Islam is the predominant religion; 90 percent of Egyptians are Sunni Muslim. All types of Christianity are represented, the most popular being the Orthodox Coptic Christian Church. There are also small numbers of Shia' Muslims, Protestants, Roman Catholics, Greek Orthodox, and Jews.
Egypt has undergone a significant religious revival in recent years. The majority of Muslim women wear a variant of the hijab, a simple headcovering that leaves the face visible. More conservative women often choose to wear the niqab, or the full facial veil. Non-Muslim visitors to Egypt should not feel compelled to adopt local styles of dress.
Muslims are called to prayer five times throughout the day. Friday is the holy day, with a noon gathering at the mosques being the main religious focus of the week.
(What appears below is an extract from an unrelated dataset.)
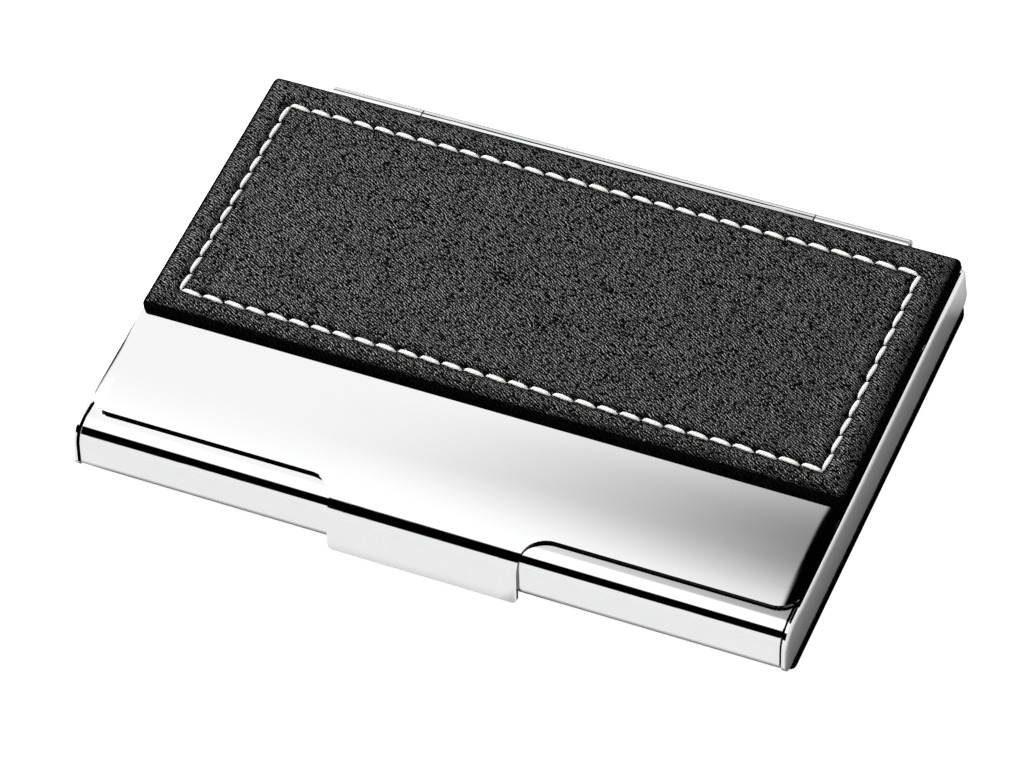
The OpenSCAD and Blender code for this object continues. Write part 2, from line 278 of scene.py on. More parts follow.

During the holy month of Ramadan, Muslims do not eat, drink, smoke, or have sex from dawn to dusk, but they indulge heavily at night. Ramadan can be inconvenient for visitors because public transport halts or slows significantly and food stalls close from dawn to dusk.
Women should dress conservatively at all times and not wear shorts away from the beach or pool (although the dress code is more relaxed in Cairo and other urban centers, where shorts and sleeveless tops on tourists are common). Women should travel with other women or a male escort to avoid verbal sexual harassment. Men should not speak to or shake hands with an Egyptian woman unless she initiates the action.
The left hand, typically reserved for bodily hygiene, should not be used for eating, shaking hands, or presenting gifts or items to other people. The right hand held up with the palm away from the body and the fingers waving up and down means "Come here." It is also common for people to touch their heart with their right hand upon being introduced to someone or to express thanks after being offered something.
Never allow the bottoms of your feet to face someone (for example, when crossing your legs). This is considered an insult.